L’esclavage en débat

Loin du mythe auquel certains veulent croire, les organisateurs de l’exposition ont eu, cependant, à cœur de ne pas éluder les zones d’ombre de l’histoire impériale. Comprendre : le rétablissement de l’esclavage par Napoléon en 1802, objet de nombreuses polémiques. La Fondation pour la mémoire de l’esclavage a participé à la scénographie de l’exposition. Les apports sont indéniables : les exemplaires originaux des actes signés par Napoléon effaçant les effets du décret d’abolition de l’esclavage sont notamment disponibles.

Face à ces aspects plus clivants de l’héritage napoléonien, les avis du public divergent. « Je n’apprécie pas cette façon qu’ont certains de mettre le focus de façon disproportionnée sur un acte ! », s’étrangle Nicole, venue avec son mari Jean-Louis. Lars, étudiant en informatique, en appelle au contexte de l’époque : « Il y a une réalité économique et un certain pragmatisme à prendre en compte. ». Emmanuel, quant à lui, est bien moins tendre lorsqu’il s’agit des campagnes militaires de l’Empereur : « Il y a eu des pertes humaines considérables lors de ces expéditions ! ».

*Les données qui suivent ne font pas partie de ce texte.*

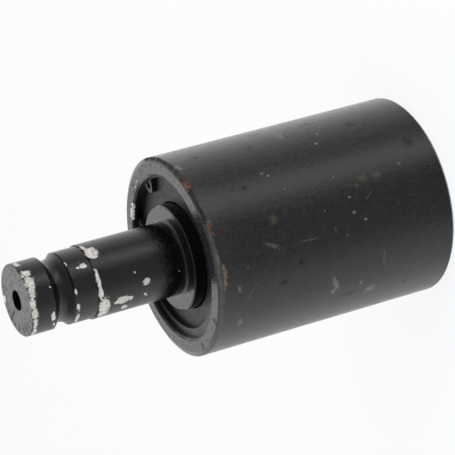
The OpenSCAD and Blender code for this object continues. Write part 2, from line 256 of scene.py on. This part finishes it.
END_DIRT = [
    flat(-6.6, -4.6, TIP_Z, 2.2, 0.7, tilt=20), flat(-9.4, -6.2, TIP_Z, 0.9, 1.2),
    flat(-4.4, -10.2, TIP_Z, 1.6, 0.5), flat(-1.0, -10.6, TIP_Z, 2.0, 0.35),
    flat(2.2, -10.0, TIP_Z, 1.9, 0.4),
    flat(5.6, -9.6, TIP_Z, 1.9, 0.45), flat(8.4, -8.2, TIP_Z, 1.2, 0.4), flat(10.6, -6.2, TIP_Z, 0.8, 0.8),
    flat(9.6, 8.6, TIP_Z, 0.4, 2.4), flat(-7.6, -8.4, TIP_Z, 1.2, 0.5),
]
END_SMEAR = [
    (phi, 10.9, TIP_Z, 1.9, 1.7, 0.8, 0.0) for phi in (150, 166, 182, 198, 213, 272, 286)
]
# painted shade in the corners of the locking groove
GROOVE_SHADE = [
    side(a, 145.5, 3.4, 0.32, 13.3, 1.0) for a in (62, 48, 34, 22, 12, 3)
] + [
    side(a, 153.0, 3.6, 0.42, 13.2, 1.2) for a in (26, 12, -2, -16, -30, 40)
]


def end_face(t, at, top, color, rough):
    """Speckled dirt on an end face at height top: pale dust and dark grime."""
    face = t.range(t.height(at), top - 0.5, top - 0.2)
    grime = t.range(t.noise(at, 0.55, 6.0, 0.8), 0.50, 0.62)
    dust = t.range(t.noise(t.vec("ADD", at, (37.0, 5.0, 0.0)), 0.9, 6.0, 0.85), 0.50, 0.62)
    color = t.mix(t.math("MULTIPLY", t.math("MULTIPLY", dust, face), 0.6), color, END_DUST)
    grime = t.math("MULTIPLY", grime, face)
    color = t.mix(t.math("MULTIPLY", grime, 0.7), color, GRIME_AND_SHADE)
    return color, t.blend(t.math("MULTIPLY", grime, 0.8), rough, 0.55)


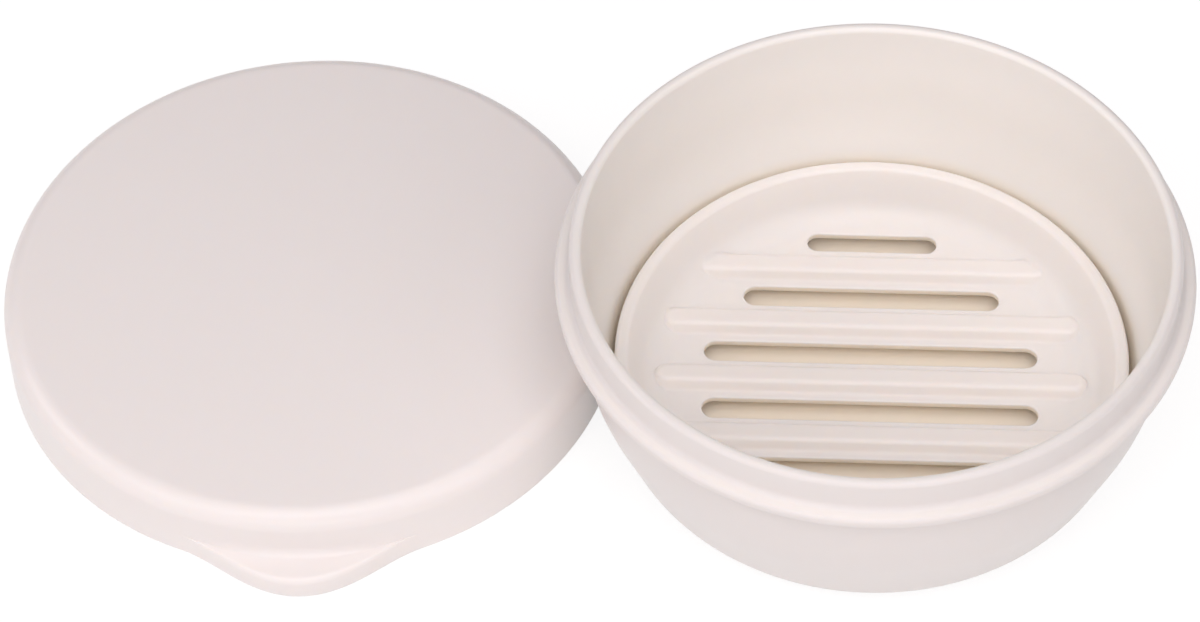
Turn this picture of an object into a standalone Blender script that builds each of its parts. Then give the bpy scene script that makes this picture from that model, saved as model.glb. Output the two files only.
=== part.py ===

Les musées du Louvre et du château de Malmaison ont prêté certains des tableaux les plus connus de l’Empereur. © Pierre-Yves Georges

« On a fait Waterloo ! »

Les campagnes militaires, Annick et Yves en connaissent un rayon. Se rendre à l’exposition était une évidence pour ce couple de Toulousains qui, depuis vingt ans, participent à des reconstitutions de grandes batailles napoléoniennes. « On a fait Waterloo ! », ose carrément Annick. Elle, comme cantinière, et lui, comme artilleur. Tous deux sont affectés au 3ème bataillon des chasseurs de montagne, ancêtre impérial des chasseurs alpins.

« On est là pour Napoléon, pour l’histoire ! », s’emporte Yves qui insiste néanmoins : « Je ne fais pas de politique. ». C’est pourtant bien ce qui se joue un peu, à La Grande Halle de La Villette, n’en déplaise aux organisateurs de l’exposition, alors qu’en parallèle du bicentenaire de la mort de l’Empereur a eu lieu, en mai dernier, les 150 ans de La Commune. Un combat d’opinions.